With that lack of extra change in the roster, there’s a lack of change in expectations for the next season. The Fire is just as enigmatic as ever. We understood nothing before the season, we understood nothing during the season, and I feel as though we know even less about them now. Last season the team needed to make a big splash to enter Soldier Field, make up for the years of failure, and make up for an incredibly unpopular rebrand. This year, on the other hand, the Fire aren’t legally allowed to fill Soldier Field, are proving a new willingness to spend money and commit to a sound signing philosophy, and are waiting to finish a fan-driven re-rebrand. So the same questions remain about the team’s ability to gel and develop, but the pressure seems to be taken off to prove anything in 2021.

The Chicago Fire have entered this “Twilight Zone” for the 2021 season. The team doesn’t fully feel complete, but at the same time it’s hard to blame them for not having a finished product yet, especially when most of the players are incredibly young. Meaning from this season will not be derived from wins and losses. Progress will be decided in how the team can play together. The way playing relationships develop, how the players themselves develop, and how the tactics develop in a way to suit the players. Last season appeared as a failure in this regard as it didn’t really feel like Chicago was playing with any sort of coherent “identity”, both tactically and emotionally due to the lack of fans or veterans instilling the persistent club culture.

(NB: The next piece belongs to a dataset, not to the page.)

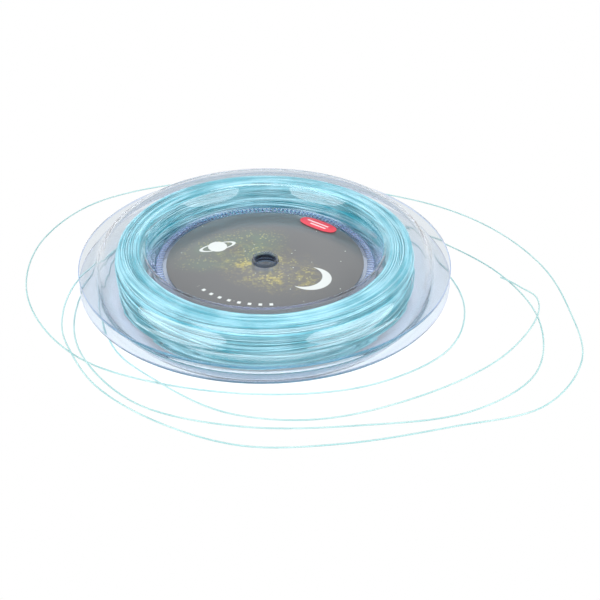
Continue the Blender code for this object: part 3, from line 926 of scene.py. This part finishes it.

2021 will not be about 2021. It might not even be about 2022. This season is so shrouded in a mix of confusion and quarantine-induced apathy that it’s hard to say where the Fire should even be at this point. At the very least, the 2021 season will be seen as a statement on how Georg Heitz and Raphael Wicky are planning on running the team for the foreseeable future. On April 17th we once again step into the unknown in hopes that something better will be on the other side.